The pictures below show the different ways of classic scaling | |
---|---|
What may sound simple with regard to a service, services can be a complex topic in reality as they may contain a lot of software components and their configuration building it. Adding more services or migrating a service can therefore be a challenging task adding complexity and can introduce sources of error.
- Summary
-
Scalability and availability are often aligned to each other and the decision how to achieve the goal set can be a complex task. This becomes even more true when dynamic load balancing comes into play. Because services consist of many components to take care of, real dynamic adaption and dynamic migration may be hard to achieve.
Container
Using a container to encapsulate a service can dramatically ease migration or multiplication of services, which also has an effect on availability.
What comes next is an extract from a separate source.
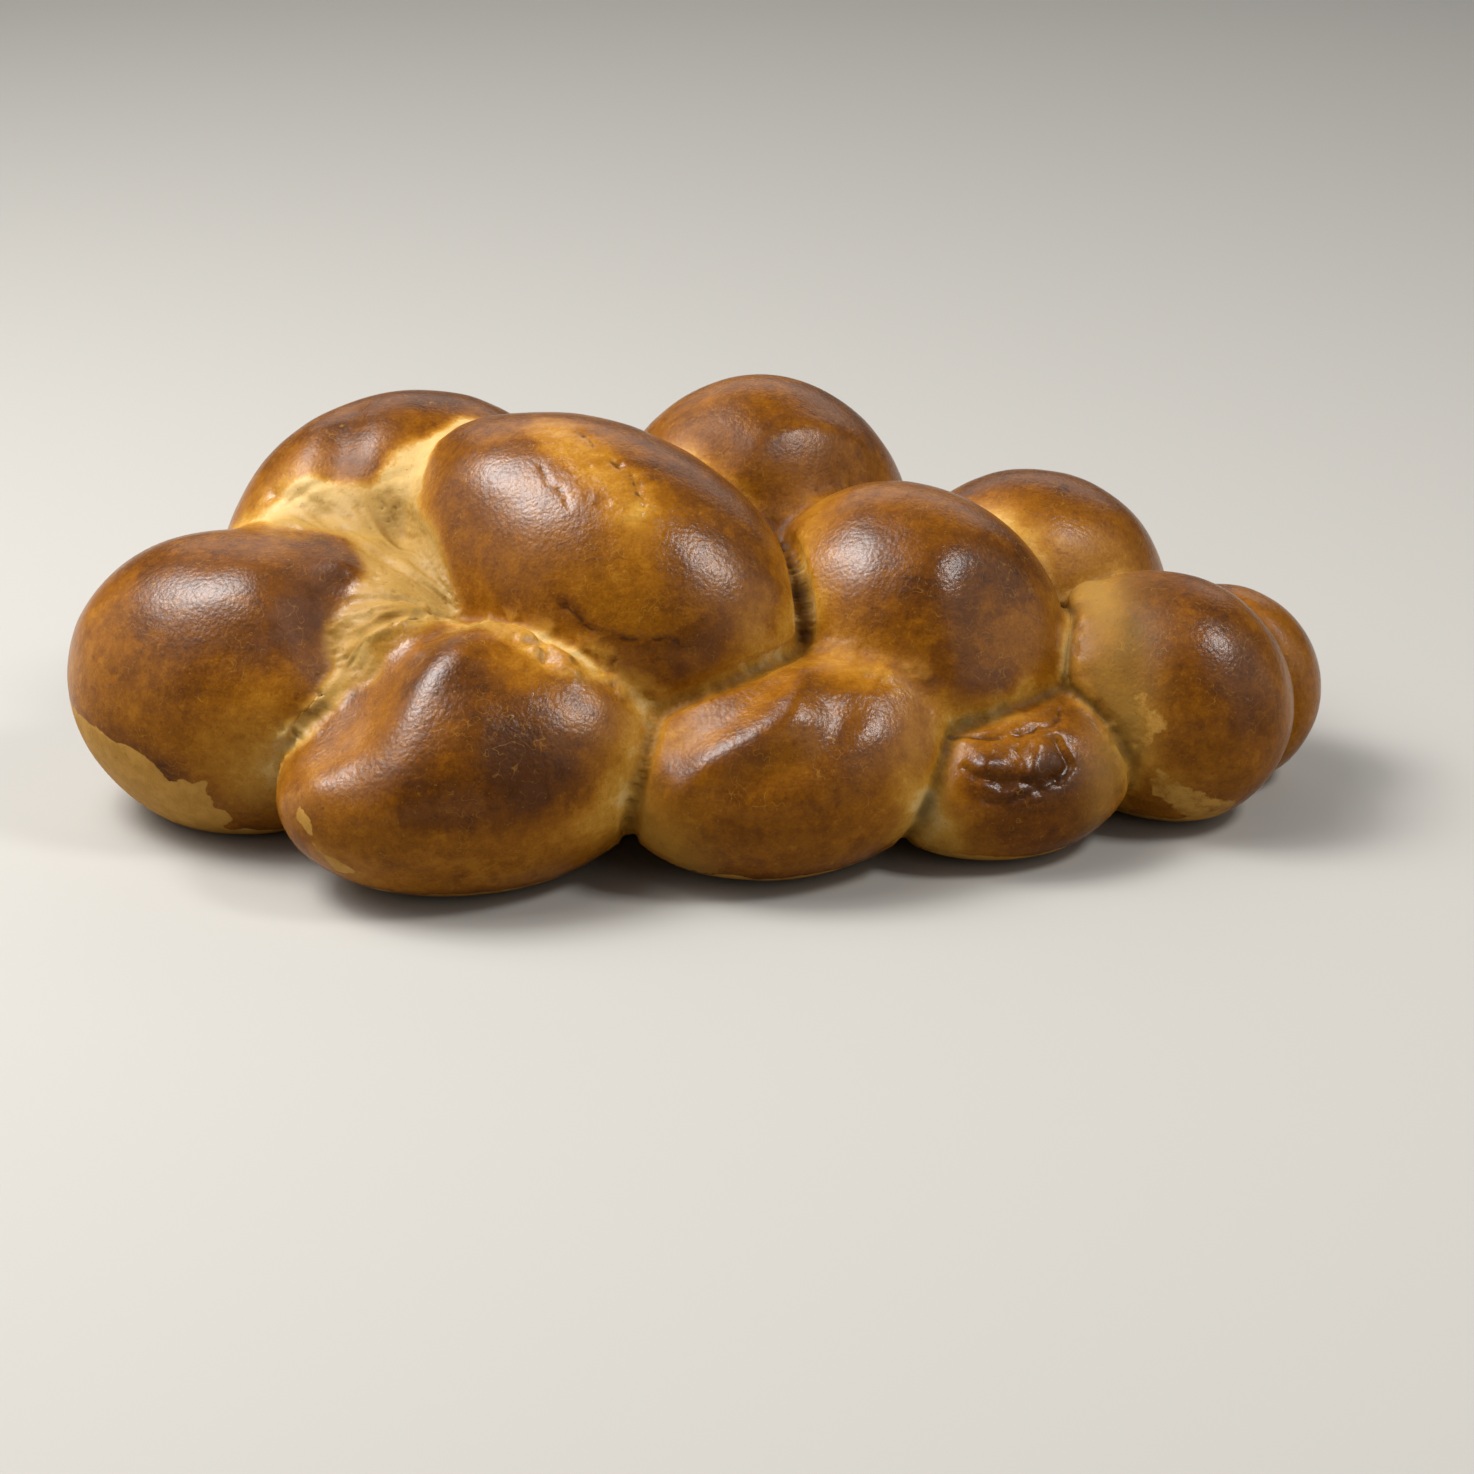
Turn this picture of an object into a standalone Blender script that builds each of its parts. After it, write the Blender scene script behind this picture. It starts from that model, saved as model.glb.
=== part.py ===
"""Braided loaf: a plump bread plait of four strands, baked as one piece.

Metres, +Z up. The loaf lies along X, thick end at -X, tail at +X.
The origin is the bottom centre of the bounding box, on the flat underside.
"""
import math

import bmesh
import bpy
from mathutils import Euler, Matrix, Vector, noise

# Every visible bulge of the plait is one swollen lobe of a strand:
# centre x, y, z, then half length, half width, half height, then heading and pitch in degrees.
LOBES = {
    "end": (-0.139, -0.003, 0.037, 0.048, 0.041, 0.043, -15, 0),
    "stretched_neck": (-0.096, 0.001, 0.045, 0.034, 0.034, 0.027, -25, 0),
    "ridge_left": (-0.037, 0.005, 0.063, 0.062, 0.043, 0.044, -33, -14),
    "ridge_right": (0.048, 0.004, 0.049, 0.046, 0.039, 0.041, -35, -19),
    "tail_front": (0.120, -0.002, 0.032, 0.037, 0.031, 0.036, -35, -10),
    "front_left": (-0.070, -0.043, 0.031, 0.055, 0.036, 0.035, 18, 4),
    "front_middle": (0.014, -0.036, 0.027, 0.048, 0.033, 0.030, 14, 5),
    "front_right": (0.072, -0.027, 0.020, 0.037, 0.027, 0.023, 12, 2),
    "back_left": (-0.095, 0.050, 0.049, 0.056, 0.042, 0.054, 25, 0),
    "back_middle": (0.006, 0.055, 0.051, 0.047, 0.041, 0.055, 20, 0),
    "back_right": (0.084, 0.043, 0.039, 0.042, 0.035, 0.043, 10, 0),
    "tail_back": (0.139, 0.020, 0.026, 0.029, 0.024, 0.030, -35, -15),
}

# Each strand runs through its own lobes and dives under the others between them.
STRANDS = (
    ("end", "front_middle", "back_right"),
    ("back_left", "ridge_right", "tail_front"),
    ("front_left", "back_middle", "tail_front"),
    ("ridge_left", "front_right", "tail_back"),
    ("end", "back_left"),
    ("end", "front_left"),
    ("end", "ridge_left"),
)
DIVE_SHARE = 0.50        # height of a strand at mid dive, as a share of the lobe centres
NECK_SHARE = 0.66        # neck radius as a share of the smaller lobe's half width
NECK_STEPS = 12

CORE_CENTRE = (-0.005, 0.004, 0.022)
CORE_HALF = (0.138, 0.048, 0.028)

SPHERE_SEGMENTS = 40
SPHERE_RINGS = 24

UNEVEN_HEIGHT = 0.0022   # gentle swelling that makes no two lobes alike
UNEVEN_SIZE = 0.045

GRID = 0.0025            # spacing of the first fused skin
ROUNDING = 0.6           # how far each pass relaxes the creases between lobes
ROUNDING_PASSES = 3
TRIANGLES = 5200         # facets kept in the fused skin

SLAB_HALF = 0.40
SLAB_DEEP = 0.08

CRUST = (0.36, 0.155, 0.045, 1.0)


def empty_scene():
    for found in list(bpy.data.objects):
        bpy.data.objects.remove(found, do_unlink=True)


def crust_material():
    made = bpy.data.materials.new("crust")
    made.use_nodes = True
    shader = made.node_tree.nodes["Principled BSDF"]
    shader.inputs["Base Color"].default_value = CRUST
    shader.inputs["Roughness"].default_value = 0.38
    return made


def lobe_matrix(row):
    x, y, z, half_long, half_wide, half_high, heading, pitch = row
    turn = Euler((0.0, -math.radians(pitch), math.radians(heading)), "XYZ").to_matrix().to_4x4()
    size = Matrix.Diagonal((half_long, half_wide, half_high, 1.0))
    return Matrix.Translation((x, y, z)) @ turn @ size


def unit_ball():
    ball = bmesh.new()
    bmesh.ops.create_uvsphere(
        ball, u_segments=SPHERE_SEGMENTS, v_segments=SPHERE_RINGS, radius=1.0
    )
    made = bpy.data.meshes.new("ball")
    ball.to_mesh(made)
    ball.free()
    return made


def add_ellipsoid(shape, ball, matrix):
    old = len(shape.verts)
    shape.from_mesh(ball)
    shape.verts.ensure_lookup_table()
    for corner in shape.verts[old:]:
        corner.co = matrix @ corner.co


def neck_balls(first, second):
    """Overlapping balls along the dive from one lobe of a strand to its next."""
    start = Vector(LOBES[first][:3])
    finish = Vector(LOBES[second][:3])
    radius = NECK_SHARE * min(LOBES[first][4], LOBES[second][4])
    for step in range(1, NECK_STEPS):
        share = step / NECK_STEPS
        place = start.lerp(finish, share)
        dive = math.sin(math.pi * share) * (1.0 - DIVE_SHARE)
        place.z *= 1.0 - dive
        place.z = max(place.z, 0.85 * radius)
        yield place, radius


def swollen(shape):
    """Push the skin in and out by a slow wave, so that the lobes are uneven."""
    shape.normal_update()
    moves = []
    for corner in shape.verts:
        wave = noise.noise(corner.co / UNEVEN_SIZE + Vector((3.1, 7.7, 1.3)))
        moves.append(corner.normal * (UNEVEN_HEIGHT * wave))
    for corner, move in zip(shape.verts, moves):
        corner.co += move


def fused_loaf(home):
    ball = unit_ball()
    shape = bmesh.new()
    for row in LOBES.values():
        add_ellipsoid(shape, ball, lobe_matrix(row))
    for strand in STRANDS:
        for first, second in zip(strand, strand[1:]):
            for place, radius in neck_balls(first, second):
                size = Matrix.Diagonal((radius, radius, radius, 1.0))
                add_ellipsoid(shape, ball, Matrix.Translation(place) @ size)
    core = Matrix.Diagonal((*CORE_HALF, 1.0))
    add_ellipsoid(shape, ball, Matrix.Translation(CORE_CENTRE) @ core)
    skin = bpy.data.meshes.new("lobes")
    shape.to_mesh(skin)
    shape.free()
    made = bpy.data.objects.new("lobes", skin)
    home.objects.link(made)
    fuse = made.modifiers.new("fuse", "REMESH")
    fuse.mode = "VOXEL"
    fuse.voxel_size = GRID
    relax = made.modifiers.new("relax", "SMOOTH")
    relax.factor = ROUNDING
    relax.iterations = ROUNDING_PASSES
    return made


def evaluated_mesh(source):
    bpy.context.view_layer.update()
    shown = source.evaluated_get(bpy.context.evaluated_depsgraph_get())
    return bpy.data.meshes.new_from_object(shown, depsgraph=bpy.context.evaluated_depsgraph_get())


def add_slab(home):
    """The baking sheet's plane: everything under z = 0 is cut away."""
    shape = bmesh.new()
    bmesh.ops.create_cube(
        shape,
        size=1.0,
        matrix=Matrix.Translation((0.0, 0.0, -SLAB_DEEP / 2))
        @ Matrix.Diagonal((2 * SLAB_HALF, 2 * SLAB_HALF, SLAB_DEEP, 1.0)),
    )
    block = bpy.data.meshes.new("slab")
    shape.to_mesh(block)
    shape.free()
    made = bpy.data.objects.new("slab", block)
    made.hide_render = True
    made.display_type = "WIRE"
    home.objects.link(made)
    return made


def recentre(points):
    low = Vector([min(p[axis] for p in points) for axis in range(3)])
    high = Vector([max(p[axis] for p in points) for axis in range(3)])
    return Vector(((low.x + high.x) / 2, (low.y + high.y) / 2, 0.0))


empty_scene()
loaf_home = bpy.data.collections.new("braided_loaf")
cutter_home = bpy.data.collections.new("cutters")
bpy.context.scene.collection.children.link(loaf_home)
bpy.context.scene.collection.children.link(cutter_home)

raw = fused_loaf(loaf_home)
skin = evaluated_mesh(raw)
bpy.data.objects.remove(raw, do_unlink=True)

shape = bmesh.new()
shape.from_mesh(skin)
swollen(shape)
middle = recentre([corner.co for corner in shape.verts if corner.co.z > 0.0])
bmesh.ops.translate(shape, verts=shape.verts, vec=-middle)
bmesh.ops.triangulate(shape, faces=shape.faces)
shape.to_mesh(skin)
total = len(shape.faces)
shape.free()

skin.name = "loaf"
skin.materials.clear()
skin.materials.append(crust_material())
loaf = bpy.data.objects.new("loaf", skin)
loaf_home.objects.link(loaf)

thin = loaf.modifiers.new("facets", "DECIMATE")
thin.ratio = TRIANGLES / total
cut = loaf.modifiers.new("flat_base", "BOOLEAN")
cut.operation = "DIFFERENCE"
cut.solver = "EXACT"
cut.object = add_slab(cutter_home)
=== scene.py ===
"""Braided loaf: a glossy egg-washed plait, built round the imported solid.

The skin is one mesh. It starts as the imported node, is laid on a smooth field made of the
swollen lobes of the four strands, and then gets the folds, cracks, stretch marks and crumbs.
Lengths are metres, and the feature tables are millimetres in the plait's own frame.
"""
import math

import bmesh
import bpy
import numpy as np
from mathutils import Euler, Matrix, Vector


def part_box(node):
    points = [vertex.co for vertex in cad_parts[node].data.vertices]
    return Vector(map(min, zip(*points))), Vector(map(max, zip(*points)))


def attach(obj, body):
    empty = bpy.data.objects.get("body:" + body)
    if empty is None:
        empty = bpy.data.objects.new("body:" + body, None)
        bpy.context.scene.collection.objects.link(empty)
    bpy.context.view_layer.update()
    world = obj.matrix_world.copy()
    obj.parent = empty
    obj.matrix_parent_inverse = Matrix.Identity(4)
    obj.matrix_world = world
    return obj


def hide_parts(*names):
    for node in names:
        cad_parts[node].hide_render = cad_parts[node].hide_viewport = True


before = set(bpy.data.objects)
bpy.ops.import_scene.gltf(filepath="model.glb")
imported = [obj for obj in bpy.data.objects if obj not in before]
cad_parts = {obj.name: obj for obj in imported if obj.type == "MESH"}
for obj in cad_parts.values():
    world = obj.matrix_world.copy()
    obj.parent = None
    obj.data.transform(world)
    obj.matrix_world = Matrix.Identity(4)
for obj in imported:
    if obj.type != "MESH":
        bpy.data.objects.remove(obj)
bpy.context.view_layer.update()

MM = 0.001

# centre x, y, z, half length, half width, half height, then heading and pitch in degrees
LOBES = {
    "end": (-0.139, -0.003, 0.037, 0.048, 0.041, 0.043, -15, 0),
    "neck": (-0.096, 0.001, 0.045, 0.034, 0.034, 0.027, -25, 0),
    "ridge_left": (-0.037, 0.005, 0.063, 0.062, 0.043, 0.044, -33, -14),
    "ridge_right": (0.048, 0.004, 0.049, 0.046, 0.039, 0.041, -35, -19),
    "tail_front": (0.120, -0.002, 0.032, 0.037, 0.031, 0.036, -35, -10),
    "front_left": (-0.070, -0.043, 0.031, 0.055, 0.036, 0.035, 18, 4),
    "front_middle": (0.014, -0.036, 0.027, 0.048, 0.033, 0.030, 14, 5),
    "front_right": (0.072, -0.027, 0.020, 0.037, 0.027, 0.023, 12, 2),
    "back_left": (-0.095, 0.050, 0.049, 0.056, 0.042, 0.054, 25, 0),
    "back_middle": (0.006, 0.055, 0.051, 0.047, 0.041, 0.055, 20, 0),
    "back_right": (0.084, 0.043, 0.039, 0.042, 0.035, 0.043, 10, 0),
    "tail_back": (0.139, 0.020, 0.026, 0.029, 0.024, 0.030, -35, -15),
    "flank": (0.1025, -0.008, 0.045, 0.025, 0.011, 0.0105, -77, -39),
}
NAMES = list(LOBES)
STRANDS = (
    ("end", "front_middle", "back_right"),
    ("back_left", "ridge_right", "tail_front"),
    ("front_left", "back_middle", "tail_front"),
    ("ridge_left", "front_right", "tail_back"),
    ("end", "back_left"),
    ("end", "front_left"),
    ("end", "ridge_left"),
)
DIVE_SHARE = 0.50
NECK_SHARE = 0.48
CORE_CENTRE = np.array((-0.005, 0.004, 0.022))
CORE_HALF = np.array((0.138, 0.048, 0.028))

GRID = 0.00095
TRIANGLES = 192000
RIM_SOFT = 0.0012


# ---------------------------------------------------------------- noise

def hashed(ix, iy, iz, seed):
    h = (ix * 374761393 + iy * 668265263 + iz * 2147483647 + seed * 974634777) & 0xFFFFFFFF
    h = ((h ^ (h >> 13)) * 1274126177) & 0xFFFFFFFF
    h = ((h ^ (h >> 16)) * 2246822519) & 0xFFFFFFFF
    return (h ^ (h >> 15)) / 4294967295.0 * 2.0 - 1.0


def value_noise(points, seed):
    """Smooth noise from -1 to 1 at points of shape (n, 3)."""
    cell = np.floor(points).astype(np.int64)
    part = points - cell
    ease = part * part * part * (part * (part * 6.0 - 15.0) + 10.0)
    total = np.zeros(len(points))
    for dx in (0, 1):
        for dy in (0, 1):
            for dz in (0, 1):
                weight = (
                    (ease[:, 0] if dx else 1.0 - ease[:, 0])
                    * (ease[:, 1] if dy else 1.0 - ease[:, 1])
                    * (ease[:, 2] if dz else 1.0 - ease[:, 2])
                )
                total += weight * hashed(cell[:, 0] + dx, cell[:, 1] + dy, cell[:, 2] + dz, seed)
    return total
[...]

This is because a container is a standard unit of software that packages code and all its dependencies, so the application runs fast and reliably and can easily be moved from one computing environment to another.
- Summary
-
Containers are independent of the underlying infrastructure. Containers are portable across clouds and OS distributions.
Deployment Evolution
Kubernetes is software managing a cluster of Linux containers as a single system which is a further evolution in achieving the goal of availability and scalability.
- Summary
-
Thinking about Infinite Scale as a system providing microservices by design which is also delivered as container, you can abstract with Kubernetes the underlying infrastructure and focus on the services to be deployed when necessary, where necessary, with the degree of automation as required.